• _GIVEN INSTRUCTION_
The material below contains a line with "band_top + GAP)" and a line with "before = set(bpy.data.objects)". Copy exactly those two lines and all lines between them.

________________________________________

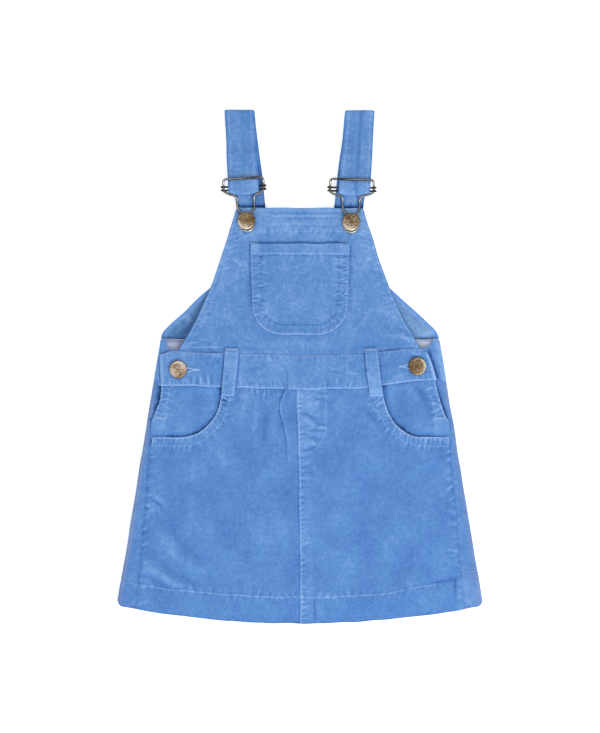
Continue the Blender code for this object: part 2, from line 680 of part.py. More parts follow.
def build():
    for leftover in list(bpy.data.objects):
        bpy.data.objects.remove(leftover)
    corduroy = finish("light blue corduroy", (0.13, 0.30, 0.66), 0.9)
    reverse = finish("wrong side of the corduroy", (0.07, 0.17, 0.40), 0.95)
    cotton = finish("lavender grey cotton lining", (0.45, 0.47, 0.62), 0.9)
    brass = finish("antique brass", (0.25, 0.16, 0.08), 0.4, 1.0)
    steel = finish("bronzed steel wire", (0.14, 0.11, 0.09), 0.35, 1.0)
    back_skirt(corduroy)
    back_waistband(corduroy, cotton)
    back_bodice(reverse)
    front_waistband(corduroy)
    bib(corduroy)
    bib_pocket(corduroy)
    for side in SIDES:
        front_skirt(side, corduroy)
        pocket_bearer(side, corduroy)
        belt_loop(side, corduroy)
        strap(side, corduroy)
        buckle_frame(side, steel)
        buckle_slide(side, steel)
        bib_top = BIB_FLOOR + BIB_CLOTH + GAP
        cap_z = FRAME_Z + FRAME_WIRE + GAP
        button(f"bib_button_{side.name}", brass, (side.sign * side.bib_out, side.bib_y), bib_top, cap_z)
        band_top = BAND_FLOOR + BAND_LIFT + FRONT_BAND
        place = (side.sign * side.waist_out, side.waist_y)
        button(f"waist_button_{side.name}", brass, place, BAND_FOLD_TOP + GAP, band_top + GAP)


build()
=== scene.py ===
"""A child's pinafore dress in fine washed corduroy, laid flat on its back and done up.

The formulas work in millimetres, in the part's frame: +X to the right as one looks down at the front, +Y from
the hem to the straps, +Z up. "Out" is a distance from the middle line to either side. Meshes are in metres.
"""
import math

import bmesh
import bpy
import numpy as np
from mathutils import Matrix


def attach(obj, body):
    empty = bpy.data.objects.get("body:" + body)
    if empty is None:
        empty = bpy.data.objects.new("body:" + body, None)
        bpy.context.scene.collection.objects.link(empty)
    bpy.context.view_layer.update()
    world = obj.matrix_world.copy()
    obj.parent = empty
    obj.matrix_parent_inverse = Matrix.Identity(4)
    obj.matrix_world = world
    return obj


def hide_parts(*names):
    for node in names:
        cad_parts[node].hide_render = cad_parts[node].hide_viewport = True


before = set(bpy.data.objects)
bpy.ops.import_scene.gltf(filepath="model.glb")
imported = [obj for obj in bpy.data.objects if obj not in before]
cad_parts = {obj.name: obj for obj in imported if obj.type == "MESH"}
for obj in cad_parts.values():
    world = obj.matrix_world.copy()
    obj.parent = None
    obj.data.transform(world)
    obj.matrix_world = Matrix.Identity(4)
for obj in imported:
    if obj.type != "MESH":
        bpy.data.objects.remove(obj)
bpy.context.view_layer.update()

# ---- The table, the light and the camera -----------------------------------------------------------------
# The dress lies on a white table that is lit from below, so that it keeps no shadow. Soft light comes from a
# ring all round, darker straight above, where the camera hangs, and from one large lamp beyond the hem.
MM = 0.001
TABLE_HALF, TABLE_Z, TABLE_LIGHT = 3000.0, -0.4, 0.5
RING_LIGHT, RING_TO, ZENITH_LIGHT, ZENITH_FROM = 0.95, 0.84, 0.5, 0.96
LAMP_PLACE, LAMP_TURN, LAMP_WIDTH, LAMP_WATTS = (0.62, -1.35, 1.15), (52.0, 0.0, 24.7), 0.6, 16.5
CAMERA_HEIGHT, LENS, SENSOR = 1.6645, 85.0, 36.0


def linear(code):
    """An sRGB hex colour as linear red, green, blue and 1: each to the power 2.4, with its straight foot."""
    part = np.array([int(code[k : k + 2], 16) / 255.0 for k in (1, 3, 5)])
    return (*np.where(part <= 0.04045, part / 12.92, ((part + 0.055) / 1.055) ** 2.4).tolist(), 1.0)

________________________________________

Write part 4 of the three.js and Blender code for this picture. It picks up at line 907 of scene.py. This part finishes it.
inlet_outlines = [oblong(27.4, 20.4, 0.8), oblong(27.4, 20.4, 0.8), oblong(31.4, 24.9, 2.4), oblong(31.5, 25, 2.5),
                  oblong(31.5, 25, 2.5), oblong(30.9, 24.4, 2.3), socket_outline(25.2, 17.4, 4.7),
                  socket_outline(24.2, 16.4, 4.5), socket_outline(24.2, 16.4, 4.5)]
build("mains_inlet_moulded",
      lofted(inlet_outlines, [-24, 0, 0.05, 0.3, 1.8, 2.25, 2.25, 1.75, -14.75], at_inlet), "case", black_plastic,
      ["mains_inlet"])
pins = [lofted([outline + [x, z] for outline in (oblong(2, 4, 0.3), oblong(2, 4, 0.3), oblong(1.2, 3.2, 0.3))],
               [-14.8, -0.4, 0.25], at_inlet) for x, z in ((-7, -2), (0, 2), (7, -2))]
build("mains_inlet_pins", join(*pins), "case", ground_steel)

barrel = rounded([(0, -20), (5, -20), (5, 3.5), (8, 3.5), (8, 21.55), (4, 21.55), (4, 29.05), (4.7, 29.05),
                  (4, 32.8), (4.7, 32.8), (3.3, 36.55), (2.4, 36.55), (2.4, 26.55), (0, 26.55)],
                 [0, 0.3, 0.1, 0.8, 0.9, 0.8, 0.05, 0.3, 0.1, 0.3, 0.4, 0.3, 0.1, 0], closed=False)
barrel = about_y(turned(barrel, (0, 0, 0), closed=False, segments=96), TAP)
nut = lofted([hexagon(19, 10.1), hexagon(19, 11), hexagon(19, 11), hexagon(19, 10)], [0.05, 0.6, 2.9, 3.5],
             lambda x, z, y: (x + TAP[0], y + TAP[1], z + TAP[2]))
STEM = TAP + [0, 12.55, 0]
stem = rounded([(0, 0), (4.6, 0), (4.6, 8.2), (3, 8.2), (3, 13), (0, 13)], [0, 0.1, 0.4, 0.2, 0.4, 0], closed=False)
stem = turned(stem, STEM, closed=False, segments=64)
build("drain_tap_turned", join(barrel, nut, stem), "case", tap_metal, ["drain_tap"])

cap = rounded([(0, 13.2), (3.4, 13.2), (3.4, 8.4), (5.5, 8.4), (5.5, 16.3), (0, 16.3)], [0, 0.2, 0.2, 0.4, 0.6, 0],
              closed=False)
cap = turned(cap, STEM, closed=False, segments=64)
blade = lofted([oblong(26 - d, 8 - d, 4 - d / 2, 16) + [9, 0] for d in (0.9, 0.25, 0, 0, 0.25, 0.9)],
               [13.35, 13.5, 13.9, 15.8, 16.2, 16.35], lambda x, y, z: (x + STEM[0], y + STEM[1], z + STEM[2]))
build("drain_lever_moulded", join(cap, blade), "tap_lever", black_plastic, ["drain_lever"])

________________________________________

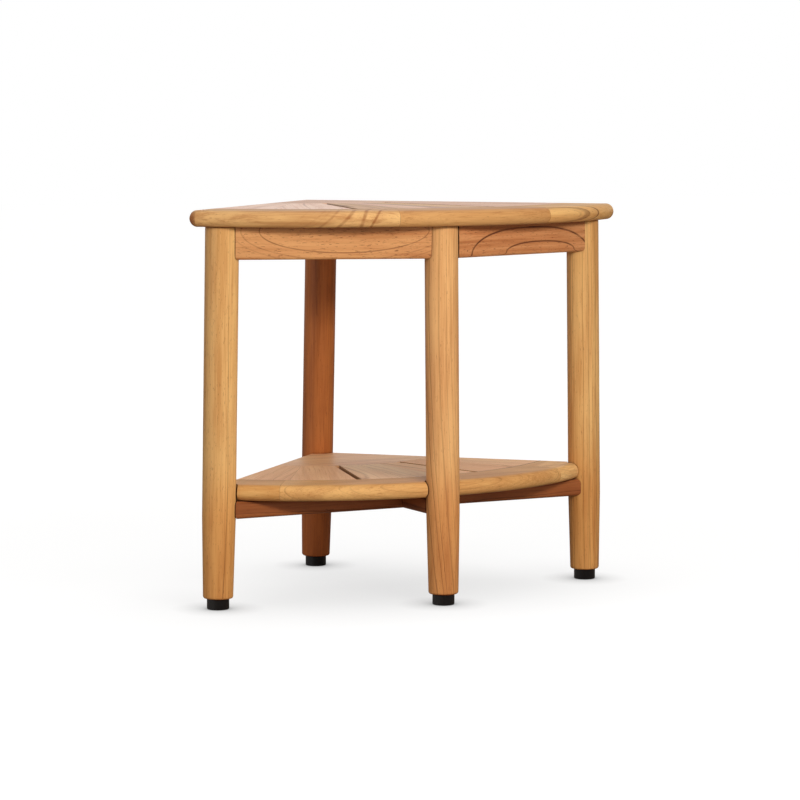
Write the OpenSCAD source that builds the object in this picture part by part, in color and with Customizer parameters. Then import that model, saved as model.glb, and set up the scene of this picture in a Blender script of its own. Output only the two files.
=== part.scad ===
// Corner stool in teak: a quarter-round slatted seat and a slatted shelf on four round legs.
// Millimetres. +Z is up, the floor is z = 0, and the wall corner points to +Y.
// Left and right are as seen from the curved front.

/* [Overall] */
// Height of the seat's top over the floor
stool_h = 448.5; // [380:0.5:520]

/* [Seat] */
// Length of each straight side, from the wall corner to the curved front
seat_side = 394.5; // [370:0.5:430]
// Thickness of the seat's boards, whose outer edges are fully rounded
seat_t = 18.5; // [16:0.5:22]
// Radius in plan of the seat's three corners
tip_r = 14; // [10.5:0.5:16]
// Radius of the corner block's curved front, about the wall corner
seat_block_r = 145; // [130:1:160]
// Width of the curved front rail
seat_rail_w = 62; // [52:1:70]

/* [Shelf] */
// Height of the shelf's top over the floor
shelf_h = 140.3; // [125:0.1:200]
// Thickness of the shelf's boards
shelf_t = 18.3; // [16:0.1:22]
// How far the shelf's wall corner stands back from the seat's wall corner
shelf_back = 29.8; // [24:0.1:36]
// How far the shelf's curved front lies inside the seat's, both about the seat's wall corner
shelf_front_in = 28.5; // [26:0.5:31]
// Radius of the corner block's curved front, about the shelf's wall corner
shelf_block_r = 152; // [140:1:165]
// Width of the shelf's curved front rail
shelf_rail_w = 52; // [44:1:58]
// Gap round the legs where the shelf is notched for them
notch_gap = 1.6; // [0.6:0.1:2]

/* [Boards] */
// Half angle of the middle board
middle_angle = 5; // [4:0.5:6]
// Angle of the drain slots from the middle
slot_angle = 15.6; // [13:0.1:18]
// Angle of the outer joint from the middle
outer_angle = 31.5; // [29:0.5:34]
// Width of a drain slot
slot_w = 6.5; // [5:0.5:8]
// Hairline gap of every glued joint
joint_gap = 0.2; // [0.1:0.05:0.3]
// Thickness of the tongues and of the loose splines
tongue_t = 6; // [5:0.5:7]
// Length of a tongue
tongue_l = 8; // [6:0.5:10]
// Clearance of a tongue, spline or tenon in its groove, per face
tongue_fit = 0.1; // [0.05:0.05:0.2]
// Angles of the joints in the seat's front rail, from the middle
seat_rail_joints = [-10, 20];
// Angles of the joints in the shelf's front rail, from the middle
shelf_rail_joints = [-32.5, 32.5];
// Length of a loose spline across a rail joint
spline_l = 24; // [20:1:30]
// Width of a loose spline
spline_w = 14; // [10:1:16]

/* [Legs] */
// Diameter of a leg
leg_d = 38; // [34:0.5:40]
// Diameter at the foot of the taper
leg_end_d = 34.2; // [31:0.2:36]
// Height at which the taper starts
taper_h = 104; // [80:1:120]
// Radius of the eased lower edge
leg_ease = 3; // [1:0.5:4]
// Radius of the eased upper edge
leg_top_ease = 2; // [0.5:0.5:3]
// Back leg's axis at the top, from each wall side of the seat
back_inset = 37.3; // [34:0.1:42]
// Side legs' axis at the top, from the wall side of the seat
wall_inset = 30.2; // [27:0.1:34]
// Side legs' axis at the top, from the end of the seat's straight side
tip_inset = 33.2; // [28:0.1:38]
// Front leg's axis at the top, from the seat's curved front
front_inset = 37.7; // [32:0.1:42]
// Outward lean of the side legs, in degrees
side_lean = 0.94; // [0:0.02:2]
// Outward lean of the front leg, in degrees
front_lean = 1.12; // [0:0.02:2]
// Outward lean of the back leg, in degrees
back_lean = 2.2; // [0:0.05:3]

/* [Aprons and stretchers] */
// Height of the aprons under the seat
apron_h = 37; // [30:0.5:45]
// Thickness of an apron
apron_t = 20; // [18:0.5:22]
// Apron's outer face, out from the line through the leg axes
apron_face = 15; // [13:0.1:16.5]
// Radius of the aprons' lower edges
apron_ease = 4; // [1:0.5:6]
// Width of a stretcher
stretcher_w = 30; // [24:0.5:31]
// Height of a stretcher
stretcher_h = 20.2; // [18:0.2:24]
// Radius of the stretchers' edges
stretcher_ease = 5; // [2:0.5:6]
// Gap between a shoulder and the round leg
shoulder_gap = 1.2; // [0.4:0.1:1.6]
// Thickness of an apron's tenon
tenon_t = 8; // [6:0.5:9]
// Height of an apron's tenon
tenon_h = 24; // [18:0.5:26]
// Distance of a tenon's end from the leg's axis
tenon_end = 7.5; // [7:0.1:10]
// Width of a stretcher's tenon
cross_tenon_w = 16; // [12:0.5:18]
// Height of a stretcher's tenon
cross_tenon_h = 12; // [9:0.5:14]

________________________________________

• _TASK ANSWER_
        button(f"waist_button_{side.name}", brass, place, BAND_FOLD_TOP + GAP, band_top + GAP)


build()
=== scene.py ===
"""A child's pinafore dress in fine washed corduroy, laid flat on its back and done up.

The formulas work in millimetres, in the part's frame: +X to the right as one looks down at the front, +Y from
the hem to the straps, +Z up. "Out" is a distance from the middle line to either side. Meshes are in metres.
"""
import math

import bmesh
import bpy
import numpy as np
from mathutils import Matrix


def attach(obj, body):
    empty = bpy.data.objects.get("body:" + body)
    if empty is None:
        empty = bpy.data.objects.new("body:" + body, None)
        bpy.context.scene.collection.objects.link(empty)
    bpy.context.view_layer.update()
    world = obj.matrix_world.copy()
    obj.parent = empty
    obj.matrix_parent_inverse = Matrix.Identity(4)
    obj.matrix_world = world
    return obj


def hide_parts(*names):
    for node in names:
        cad_parts[node].hide_render = cad_parts[node].hide_viewport = True


before = set(bpy.data.objects)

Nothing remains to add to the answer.